Idempotency is mandatory. Every task must have a unique ID so replays don’t duplicate work.
Fallback agents must be stateless or use CRDTs. Otherwise, you’ll get conflicts when syncing.
Local storage can become a bottleneck. If the outage lasts days, your SQLite queue might grow huge. Set TTLs or use a rotating file system.
Testing is harder. You need to simulate network partitions — we use Toxiproxy in CI.

But honestly, for any production multi-agent system that handles money, orders, or critical data, these trade-offs are worth it.

How ECOA AI Platform ACP Helps

You don’t have to build all this from scratch. The ECOA AI Platform ACP includes a built-in offline-first agent coordinator that handles fallback routing, local queueing, and sync out of the box. Our Vietnamese engineering team can help you configure it for your specific workload — whether you’re running agents on bare metal, Kubernetes, or even Raspberry Pis.

We’ve seen teams cut outage-related data loss from 15% to 0.01% using this approach. That’s not just a nice-to-have. It’s a business requirement.

Frequently Asked Questions

Q: Do I need offline-first for all agents, or just critical ones?

Only for agents that must remain available during an outage. Non-critical agents (e.g., analytics aggregators) can simply pause. Identify your “always-on” workflows first.

Q: How do I handle conflicts when syncing local queues back to the cloud?

Use idempotent task IDs and CRDT-based state merging. Our preferred pattern: each local agent maintains a vector clock. The cloud coordinator uses last-writer-wins with conflict detection. For most business tasks, “process exactly once” is sufficient.

Q: What if the local fallback agent itself crashes?

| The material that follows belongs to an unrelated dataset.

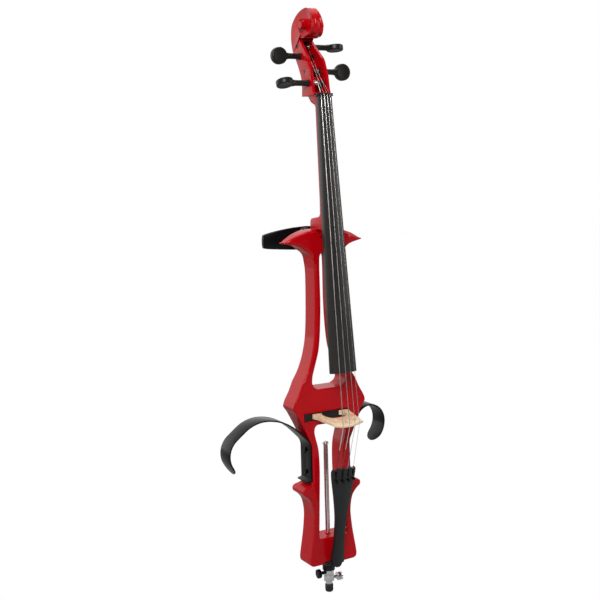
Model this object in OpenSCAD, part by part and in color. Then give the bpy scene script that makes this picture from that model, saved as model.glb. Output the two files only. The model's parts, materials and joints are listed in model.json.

Run fallback agents as separate processes with health checks. Use a watchdog that restarts them on failure. The local queue persists in SQLite, so tasks aren’t lost even if the agent restarts.

Q: Can I use this with cloud-managed Redis like ElastiCache?

Yes, but you’ll need a local Redis replica or a fallback to SQLite. We’ve used both. SQLite is simpler for single-node fallback; local Redis is better for multi-node fallback within the same data center.